Step 2: Determine Duty
Hand-in-hand with a PC’s background, his Duty to the Rebellion is a driving part of his role in the campaign. While it’s true that the Player Characters can be said to have an overall duty to fight the Empire and restore the Republic (though not all of them might agree on the second point), each PC has a specific expression of the larger goal. Some are oriented toward ensuring the Alliance’s technical or space combat advantages, while others are focused on destroying Imperial assets or recruiting new allies. Whatever this Duty is, it has a strong impact on both the individual’s and the group’s relationship with the Alliance, and it influences the character building process.
Step 3: Select a Race
The immense diversity of sentient life in the galaxy is one of the greatest strengths the Alliance has over the human-centric Empire. Many species have suffered terribly at the hands of xenophobic Moffs and governors, turning more and more of them toward the Alliance to offer the support and resources of their people and their planets. The selection of a species establishes many important core aspects of a Player Character, including initial ratings in the characteristics of Brawn, Agility, Intellect, Cunning, Willpower, and Presence; starting wound and strain threshold values; special abilities innate to the particular species; and the initial pool of experience points the PC has to spend on further development during character creation.
Steps 4 and 5: Select a Career and Specialization
The choice of a career establishes the central focus of a character’s training, education, and professional experience. While not particularly limiting, it does establish what kinds of skills and talents are going to make the most sense for the PC to possess, as well as the role the character is most likely to excel at in a group. Players should think of a career as an archetype that forms the initial framework upon which the rest of the PC is constructed. One of the most important things the career choice does is establish which eight skills are considered career skills for the Player Character. Each of these eight should be marked on the character sheet accordingly, as they are easier to improve than other skills as the PC gains more experience. As soon as a career is selected, the player may select four of those eight skills in which to gain a free initial rank; no skill may be selected more than once.
If a career is the initial framework for a Player Character’s construction, specializations can be viewed as the materials added to the framework to fill it in and give it detail and distinction. Associated with each career are three or more distinct specializations, each possessing unique aspects and—more specifically—a unique talent tree, which addresses the truly special things a PC can do for himself and his team. After selecting a specialization, the player should take note of the specialization’s four additional bonus career skills. Any that are not already included on his career skill list should be added to the PC’s total list of career skills. The player then selects and gains a free rank in two separate skills from the bonus career skill list. If the specialization skill list repeats a skill from the career skill list, the player may invest another rank in this skill for a total of two ranks in that skill. In any situation that allows a player to select more than one specialization at creation (whether from using experience points or by some other means), he can select only one specialization from which to choose his two free ranks in two bonus career skills.

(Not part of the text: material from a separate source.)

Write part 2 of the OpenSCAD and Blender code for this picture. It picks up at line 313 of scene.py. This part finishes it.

Step 6: Allocate Experience
The selection of a species established an initial pool of experience points that act as a kind of currency. This currency can be spent on making improvements to the PC by upgrading characteristics, increasing ranks in skills, acquiring talents, adding new specializations, and increasing his Duty value. All of these choices create numerous combinations, so even two Player Characters with the same species, career, and specialization choices might end up significantly different from one another.
Step 7: Determine Derived Attributes
This is one step that must be done in order; certain statistics cannot be established and recorded until after the initial pool of experience points is spent. There are four derived attributes: wound threshold, strain threshold, defense, and soak value.

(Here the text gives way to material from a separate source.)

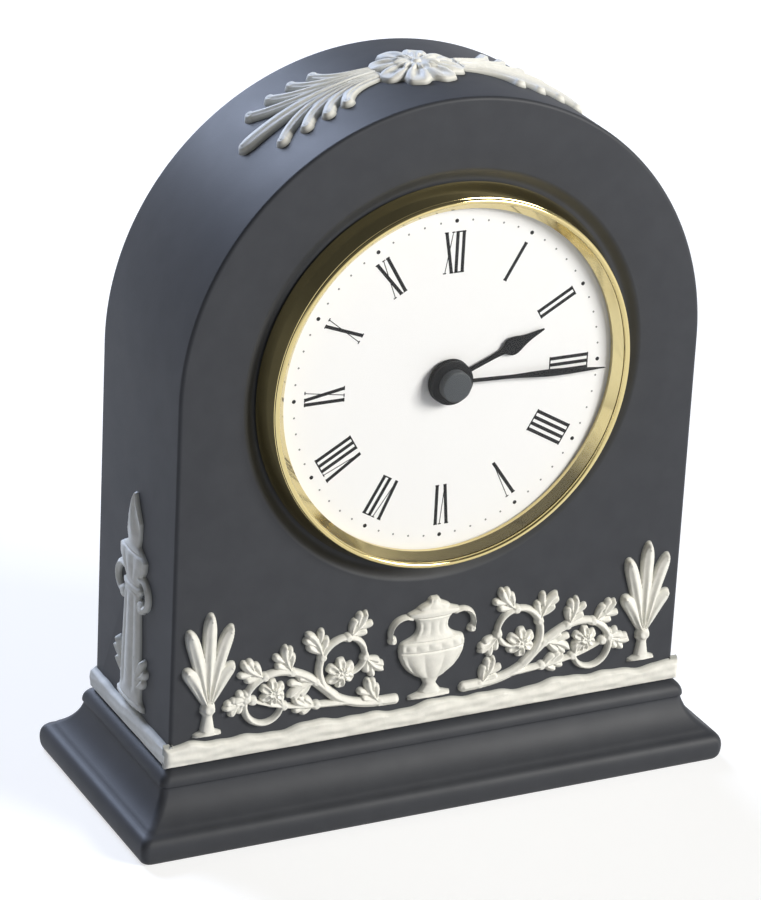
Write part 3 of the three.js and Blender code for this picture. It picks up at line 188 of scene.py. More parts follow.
@dataclass(frozen=True)
class Finish:
    """An opaque finish: its colours, its gloss and the grain of its surface, in millimetres."""

    name: str
    colour: str
    roughness: float
    metallic: float = 0.0
    ior: float = 1.5
    mirror: float = 0.5
    coat: float = 0.0
    coat_roughness: float = 0.1
    mottle: str = ""
    mottle_size: float = 4.0
    grain_size: float = 0.0
    grain_depth: float = 0.02
    gloss_change: float = 0.0
    gloss_size: float = 9.0

    def material(self) -> Material:
        """The Blender material of this finish, built once."""
        return bpy.data.materials.get(self.name) or self.build()

    def build(self) -> Material:
        """Builds the material.

        Returns:
            A material whose patterns read Object coordinates.
        """
        made = bpy.data.materials.new(self.name)
        tree = empty_tree(made)
        place = add_node(tree, "ShaderNodeTexCoord").outputs["Object"]
        inputs = {"Base Color": linear(self.colour), "Roughness": self.roughness, "Metallic": self.metallic}
        if not self.metallic:
            inputs["IOR"] = self.ior
            inputs["Specular IOR Level"] = self.mirror
        if self.coat:
            inputs["Coat Weight"] = self.coat
            inputs["Coat Roughness"] = self.coat_roughness
        if self.mottle:
            inputs["Base Color"] = self.colour_pattern(tree, place)
        if self.gloss_change:
            inputs["Roughness"] = self.gloss_pattern(tree, place)
        if self.grain_size:
            inputs["Normal"] = self.grain(tree, place)
        shader = add_node(tree, "ShaderNodeBsdfPrincipled", inputs)
        add_node(tree, "ShaderNodeOutputMaterial", {"Surface": shader.outputs[0]})
        return made

    def noise(self, tree: NodeTree, place: NodeSocket, size: float) -> NodeSocket:
        """Noise whose lumps are about a size in millimetres across.

        Args:
            tree: The material's tree.
            place: The coordinates it reads.
            size: Width of a lump.

        Returns:
            Noise from 0 to 1.
        """
        node = add_node(tree, "ShaderNodeTexNoise",
                        {"Vector": place, "Scale": 1 / (size * MM), "Detail": 3.0, "Roughness": 0.55})
        return node.outputs["Fac"]

    def colour_pattern(self, tree: NodeTree, place: NodeSocket) -> NodeSocket:
        """Soft patches between the two colours of the finish.

        Args:
            tree: The material's tree.
            place: The coordinates it reads.

        Returns:
            The colour at each place.
        """
        ramp = add_node(tree, "ShaderNodeMapRange",
                        {"Value": self.noise(tree, place, self.mottle_size), "From Min": 0.35,
                         "From Max": 0.65})
        mix = add_node(tree, "ShaderNodeMix", data_type="RGBA",
                       inputs={0: ramp.outputs[0], 6: linear(self.colour), 7: linear(self.mottle)})
        return mix.outputs[2]

    def gloss_pattern(self, tree: NodeTree, place: NodeSocket) -> NodeSocket:
        """Handling and cleaning leave the gloss a little uneven.

        Args:
            tree: The material's tree.
            place: The coordinates it reads.

        Returns:
            The roughness at each place.
        """
        ramp = add_node(tree, "ShaderNodeMapRange",
                        {"Value": self.noise(tree, place, self.gloss_size),
                         "To Min": self.roughness - self.gloss_change,
                         "To Max": self.roughness + self.gloss_change})
        return ramp.outputs[0]

    def grain(self, tree: NodeTree, place: NodeSocket) -> NodeSocket:
        """A fine bump over the whole surface.

        Args:
            tree: The material's tree.
            place: The coordinates it reads.

        Returns:
            The bumped normal.
        """
        bump = add_node(tree, "ShaderNodeBump",
                        {"Height": self.noise(tree, place, self.grain_size),
                         "Distance": self.grain_depth * MM, "Strength": 1.0})
        return bump.outputs[0]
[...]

Step 8: Determine Motivation
While a Player Character’s Duty establishes what the character must accomplish on behalf of the Alliance, Motivation determines why the PC is determined to do it. Does the character fight the Empire because he believes the New Order’s policies are morally wrong? Or is he looking to take vengeance upon the Empire’s minions for the wrongs they’ve committed against his people or the ones he loves?
Motivations should derive directly from the background the player has crafted for his PC. In fact, though it is possible to roll randomly on the charts in the Motivation section, players should seriously consider the specific relationship between their background, their Duty, and their Motivation. They might find it more internally consistent to select Motivations that best fit the story they’ve already begun to tell.

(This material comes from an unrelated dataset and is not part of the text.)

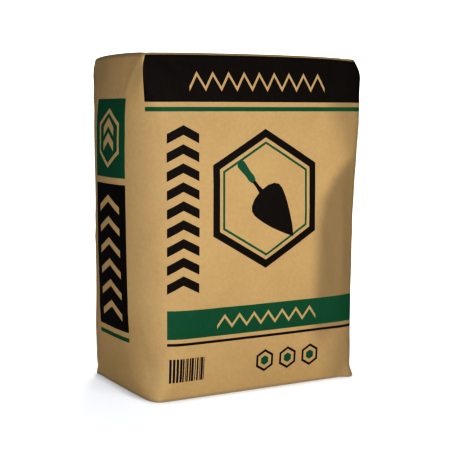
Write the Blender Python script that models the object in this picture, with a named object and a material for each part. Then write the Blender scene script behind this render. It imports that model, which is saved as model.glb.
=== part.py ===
"""A filled 25 kg cement sack: a pasted block-bottom valve sack of kraft paper, standing on its base.

Metres, +Z up, origin on the floor at the middle of the bounding box. The printed front faces -Y.
"""

import math

import bmesh
import bpy

# The tube of paper keeps one girth all the way up, so the sack is narrow and deep at the
# base, where the powder has settled, and wide and shallow at the top.
HEIGHT = 0.410
HALF_GIRTH = 0.453
BASE_WIDTH = 0.280
TOP_WIDTH = 0.304

# The top block sits a little to the right of the base and in front of it.
LEAN = (0.0043, -0.0043)

# How far the powder swells the tube between its folded ends, and how far it pushes the
# middle of each wall out past its corners.
TUBE_SWELL = 0.002
FRONT_CROWN = 0.005
SIDE_CROWN = 0.006

# Vertical corners: sharp in the glued end folds, soft between them.
# Corner lists run front left, front right, back right, back left.
CORNER_RADII = (0.017, 0.008, 0.012, 0.008)
FOLD_RADIUS = 0.002
FOLD_REACH = 0.066
TOP_EDGE_RADIUS = 0.003

# The top block's rim falls a little from the middle of each edge, and its corners, which hold
# no powder, are crushed round and fall further.
CRUSH_RADII = (0.010, 0.032, 0.021, 0.011)
CRUSH_REACH = 0.024
RIM_DROOP = 0.002
CORNER_DROOP = 0.003

# Hollows pressed into the front wall: across, up, half width, half height, depth.
FRONT_DENTS = (
    (0.152, 0.185, 0.046, 0.085, 0.0095),
    (0.123, 0.332, 0.025, 0.023, 0.003),
)

# Cover patches pasted over the folded ends, and the filling sleeve under the top one.
PATCH_THICKNESS = 0.0005
PATCH_MARGIN_X = 0.019
PATCH_MARGIN_Y = 0.017
PATCH_CORNER = 0.003
SLEEVE_WIDTH = 0.085
SLEEVE_LENGTH = 0.066
SLEEVE_THICKNESS = 0.0005
SLEEVE_END_MARGIN = 0.011
GLUE_GAP = 0.0003

SACK_TOP = HEIGHT - PATCH_THICKNESS - GLUE_GAP

WIDE_STEPS = 12
NARROW_STEPS = 8
CORNER_STEPS = 4
WALL_STEPS = 14
EDGE_STEPS = 4
NEAR_BASE = (0.0, 0.002, 0.006, 0.014)


def paper(name, colour, roughness):
    made = bpy.data.materials.new(name)
    made.use_nodes = True
    shader = made.node_tree.nodes["Principled BSDF"]
    shader.inputs["Base Color"].default_value = (*colour, 1.0)
    shader.inputs["Roughness"].default_value = roughness
    shader.inputs["Metallic"].default_value = 0.0
    return made


def smooth_step(t):
    t = min(max(t, 0.0), 1.0)
    return t * t * (3 - 2 * t)


def half_size(z):
    """Half the width and half the depth of the filled tube at height z, before its walls are crowned."""
    width = BASE_WIDTH + (TOP_WIDTH - BASE_WIDTH) * z / SACK_TOP
    swell = TUBE_SWELL * fullness(z)
    return width / 2 + swell, (HALF_GIRTH - width) / 2 + swell


def fullness(z):
    """0 at the flat folded ends, 1 at mid height."""
    return math.sin(math.pi * min(max(z / SACK_TOP, 0.0), 1.0)) ** 0.6


def middle(z):
    return LEAN[0] * z / SACK_TOP, LEAN[1] * z / SACK_TOP


def rounded_rectangle(half_x, half_y, radii):
    """Outline points, anticlockwise from the front left corner, with equal counts for any size."""
    turns = ((-1, -1, 180), (1, -1, 270), (1, 1, 0), (-1, 1, 90))
    arcs = []
    for (sign_x, sign_y, start), radius in zip(turns, radii):
        centre = (sign_x * (half_x - radius), sign_y * (half_y - radius))
        angles = [math.radians(start + 90 * k / CORNER_STEPS) for k in range(CORNER_STEPS + 1)]
        arcs.append([(centre[0] + radius * math.cos(a), centre[1] + radius * math.sin(a)) for a in angles])
    points = []
    for corner, arc in enumerate(arcs):
        following = arcs[(corner + 1) % 4][0]
        steps = WIDE_STEPS if corner % 2 == 0 else NARROW_STEPS
        points += arc
        for k in range(1, steps):
            share = k / steps
            points.append(tuple(a + (b - a) * share for a, b in zip(arc[-1], following)))
    return points


def wall_ring(z, level, inset=0.0):
    """The sack's outline at height z: a rounded rectangle, crowned by the fill and dented.

    The ring is placed at the height given by level, less the droop of the top rim.
    """
    half_x, half_y = half_size(z)
    middle_x, middle_y = middle(z)
    soft = smooth_step(z / FOLD_REACH) * smooth_step((SACK_TOP - z) / FOLD_REACH)
    crush = max(1 - (SACK_TOP - z) / CRUSH_REACH, 0.0) ** 2
    radii = [FOLD_RADIUS + (full - FOLD_RADIUS) * soft + crushed * crush - inset
             for full, crushed in zip(CORNER_RADII, CRUSH_RADII)]
    near_rim = smooth_step((z - SACK_TOP) / FOLD_REACH + 1)
    ring = []
    for x, y in rounded_rectangle(half_x - inset, half_y - inset, [max(radius, 0.001) for radius in radii]):
        share_x = min(abs(x) / half_x, 1.0)
        share_y = min(abs(y) / half_y, 1.0)
        corner = share_x * share_y
        crown_x = SIDE_CROWN * fullness(z) * math.cos(math.pi / 2 * share_y) * share_x ** 4
        crown_y = FRONT_CROWN * fullness(z) * math.cos(math.pi / 2 * share_x) * share_y ** 4
        pressed = 0.0
        if y < 0:
            for across, up, half_width, half_height, depth in FRONT_DENTS:
                distance = ((x - across) / half_width) ** 2 + ((z - up) / half_height) ** 2
                pressed += depth * math.exp(-distance) * share_y ** 4
        ring.append((
            x + math.copysign(crown_x, x) + middle_x,
            y + math.copysign(crown_y, y) + pressed + middle_y,
            level - near_rim * (RIM_DROOP * corner ** 2 + CORNER_DROOP * corner ** 6),
        ))
    return ring


def patch_half_size(z):
    half_x, half_y = half_size(z)
    return half_x - PATCH_MARGIN_X, half_y - PATCH_MARGIN_Y


def sack_rings():
    """Rings of points from the ceiling of the base recess, round the walls, to the patch seat on top."""
    base_x, base_y = patch_half_size(0.0)
    recess = rounded_rectangle(base_x + GLUE_GAP, base_y + GLUE_GAP, [PATCH_CORNER] * 4)
    rings = [[(x, y, PATCH_THICKNESS + GLUE_GAP) for x, y in recess], [(x, y, 0.0) for x, y in recess]]
    low, high = NEAR_BASE[-1], SACK_TOP - TOP_EDGE_RADIUS
    heights = list(NEAR_BASE) + [low + (high - low) * k / WALL_STEPS for k in range(1, WALL_STEPS)]
    rings += [wall_ring(z, z) for z in heights]
    for k in range(EDGE_STEPS):
        angle = math.pi / 2 * k / EDGE_STEPS
        level = high + TOP_EDGE_RADIUS * math.sin(angle)
        rings.append(wall_ring(level, level, TOP_EDGE_RADIUS * (1 - math.cos(angle))))
    top_x, top_y = patch_half_size(SACK_TOP)
    middle_x, middle_y = middle(SACK_TOP)
    seat = rounded_rectangle(top_x, top_y, [PATCH_CORNER] * 4)
    rings.append([(x + middle_x, y + middle_y, SACK_TOP) for x, y in seat])
    return rings


def solid_from_rings(name, rings, material, base):
    """Bridges the rings, caps both ends and stands the solid on the base empty."""
    shape = bmesh.new()
    loops = [[shape.verts.new(point) for point in ring] for ring in rings]
    for lower, upper in zip(loops, loops[1:]):
        for k in range(len(lower)):
            following = (k + 1) % len(lower)
            shape.faces.new((lower[k], lower[following], upper[following], upper[k]))
    shape.faces.new(reversed(loops[0]))
    shape.faces.new(loops[-1])
    bmesh.ops.recalc_face_normals(shape, faces=shape.faces)
    mesh = bpy.data.meshes.new(name)
    shape.to_mesh(mesh)
    shape.free()
    mesh.shade_smooth()
    mesh.set_sharp_from_angle(angle=math.radians(40))
    mesh.materials.append(material)
    made = bpy.data.objects.new(name, mesh)
    made.parent = base
    bpy.context.scene.collection.objects.link(made)
    return made


def flat_sheet(name, half_x, half_y, thickness, place, material, base):
    outline = rounded_rectangle(half_x, half_y, [PATCH_CORNER] * 4)
    rings = [[(x, y, z) for x, y in outline] for z in (0.0, thickness)]
    made = solid_from_rings(name, rings, material, base)
    made.location = place
    return made


def build_base_empty():
    """Everything hangs on one empty, which centres the leaning sack on the origin."""
    points = [point for ring in sack_rings() for point in ring]
    base = bpy.data.objects.new("sack_base", None)
    for axis in (0, 1):
        values = [point[axis] for point in points]
        base.location[axis] = -(min(values) + max(values)) / 2
    bpy.context.scene.collection.objects.link(base)
    return base


def sleeve_place(depth):
    """Middle of the filling sleeve, whose mouth is at the right end of the top block."""
    half_x, _ = half_size(SACK_TOP)
    middle_x, middle_y = middle(SACK_TOP)
    return middle_x + half_x - SLEEVE_END_MARGIN - SLEEVE_LENGTH / 2, middle_y, SACK_TOP - depth


def build_sack(base):
    kraft = paper("kraft_paper", (0.52, 0.36, 0.17), 0.75)
    sack = solid_from_rings("filled_sack", sack_rings(), kraft, base)
    half_x, half_y = SLEEVE_LENGTH / 2 + GLUE_GAP, SLEEVE_WIDTH / 2 + GLUE_GAP
    depth = SLEEVE_THICKNESS + GLUE_GAP
    pocket = flat_sheet("sleeve_pocket", half_x, half_y, 10 * depth, sleeve_place(depth), kraft, base)
    pocket.hide_render = True
    pocket.display_type = "WIRE"
    cut = sack.modifiers.new("sleeve_pocket", "BOOLEAN")
    cut.operation = "DIFFERENCE"
    cut.object = pocket


def build_patches(base):
    covering = paper("patch_paper", (0.48, 0.33, 0.17), 0.8)
    bottom_x, bottom_y = patch_half_size(0.0)
    flat_sheet("bottom_patch", bottom_x, bottom_y, PATCH_THICKNESS, (0.0, 0.0, 0.0), covering, base)
    top_x, top_y = patch_half_size(SACK_TOP)
    place = (*middle(SACK_TOP), SACK_TOP + GLUE_GAP)
    flat_sheet("top_patch", top_x, top_y, PATCH_THICKNESS, place, covering, base)


def build_sleeve(base):
    tongue = paper("sleeve_paper", (0.62, 0.48, 0.30), 0.7)
    place = sleeve_place(SLEEVE_THICKNESS)
    flat_sheet("valve_sleeve", SLEEVE_LENGTH / 2, SLEEVE_WIDTH / 2, SLEEVE_THICKNESS, place, tongue, base)


for existing in list(bpy.data.objects):
    bpy.data.objects.remove(existing)

sack_base = build_base_empty()
build_sack(sack_base)
build_patches(sack_base)
build_sleeve(sack_base)
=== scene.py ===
# A full cement sack, standing on its base: a block-bottom valve sack of brown kraft paper.
# Lengths are metres unless a name says MM. +Z is up and the printed front faces -Y.
import math

import bpy
import numpy as np
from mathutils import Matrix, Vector
from mathutils.geometry import delaunay_2d_cdt


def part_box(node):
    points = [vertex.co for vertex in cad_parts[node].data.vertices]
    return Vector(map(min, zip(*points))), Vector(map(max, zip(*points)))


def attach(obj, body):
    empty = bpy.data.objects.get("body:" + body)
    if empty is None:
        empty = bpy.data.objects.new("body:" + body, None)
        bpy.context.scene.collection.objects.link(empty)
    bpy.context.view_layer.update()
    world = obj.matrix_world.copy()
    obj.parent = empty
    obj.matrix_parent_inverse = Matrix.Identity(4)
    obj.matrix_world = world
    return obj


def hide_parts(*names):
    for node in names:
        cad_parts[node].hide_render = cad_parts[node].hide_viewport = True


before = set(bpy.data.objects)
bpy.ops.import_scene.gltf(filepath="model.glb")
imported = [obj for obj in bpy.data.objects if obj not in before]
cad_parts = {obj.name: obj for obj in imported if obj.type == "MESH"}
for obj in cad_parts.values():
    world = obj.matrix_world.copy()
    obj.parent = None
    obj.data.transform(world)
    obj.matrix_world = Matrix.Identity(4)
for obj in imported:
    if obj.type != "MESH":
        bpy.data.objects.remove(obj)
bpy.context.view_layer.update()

# The filled tube. One sheet of brown kraft paper is rolled into a tube, pasted down its back,
# folded and pasted shut at both ends, and filled with 25 kg of cement through the valve.
# Its girth is the same all the way up: narrow and deep at the base, wide and shallow on top.

# The covers end this far short of the folds, on a film of paste.
PATCH_MARGIN_X = 0.019
PATCH_MARGIN_Y = 0.017
PASTE_GAP = 0.0003

# How the powder swells the walls, and how far the pasted folds and crushed corners reach.
TUBE_SWELL = 0.002
FRONT_CROWN = 0.005
SIDE_CROWN = 0.009
FOLD_RADIUS = 0.002
FOLD_REACH = 0.066
CRUSH_REACH = 0.024

# The top's rim hangs a little, its corners more, and the fuller front left one less.
RIM_DROOP = 0.002
CORNER_DROOP = 0.003
FULL_CORNER = 0.78

# Corners run front right, back right, back left, front left: the way the sheet is measured.
# Their radii are along the wide faces and along the narrow ones. Then come how far each is
# crushed round at the top, blunt at the base and crisp at the top.
CORNER_RADII = (0.009, 0.014, 0.009, 0.036)
SIDE_RADII = (0.009, 0.014, 0.009, 0.066)
CRUSH_RADII = (0.025, 0.021, 0.011, 0.002)
BLUNT_AT_BASE = (0.0, 0.01, 0.0, 0.024)
CRISP_AT_TOP = (0.0, 0.0, 0.0, 0.02)

# Hollows and swellings of the front, in millimetres: middle across and up, reach across and
# up, turn in degrees, and how far the paper is pressed in (or out, where it is negative).
FRONT_DENTS_MM = (
    (168, 335, 40, 42, -25, 6.0),
    (-10, 260, 95, 110, 0, -3.5),
    (10, -4, 400, 32, 0, 3.5),
)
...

There are three general categories of Motivation: Belief, Connection, and Quest. Each of these Motivations has a list of specific manifestations. Additionally, with the Game Master’s permission, a player may create his own Motivation and specific details.
Motivation has an important value to the PC; playing while keeping within the Motivation may gain the Player Character bonus experience points at the end of a session. This is a pretty hefty encouragement for the player to choose a Motivation that will be comfortable to roleplay on a regular basis.
Step 9: Choose Gear and Appearance
With everything else figured out, including species, career, specialization, and derived attributes, the players can now delve into more descriptive details about their characters. This includes basic biographical data like height, weight, eye color, hair (or tentacle, or horn) color, type of skin, homeworld, and so on. Naturally, all of these aspects should tie directly into the background and other key choices the player made for the PC.
As for starting gear, . Once the PC begins going on missions for the Rebellion, he might be granted additional gear to carry out those missions (though the PC might not always be allowed to keep such gear).
Step 10: Acquire Rebellion Resources
Though the Alliance to Restore the Republic is strapped for resources to support its struggle against the Empire, it is not bereft of assets to assign toward its goals. Groups of agents such as the Player Characters are often given access to resources that will help them take on the Empire more efficiently.
At the beginning of the game, the Game Master can allow the PCs to select a ship for their use, or even a few starfighters, if appropriate. Alternatively, the GM can instead provide them with other resources (while replacing their exclusive use of a ship with other transportation arrangements). This includes an additional allotment of credits they can spend to obtain extra gear, as well as some form of base of operations.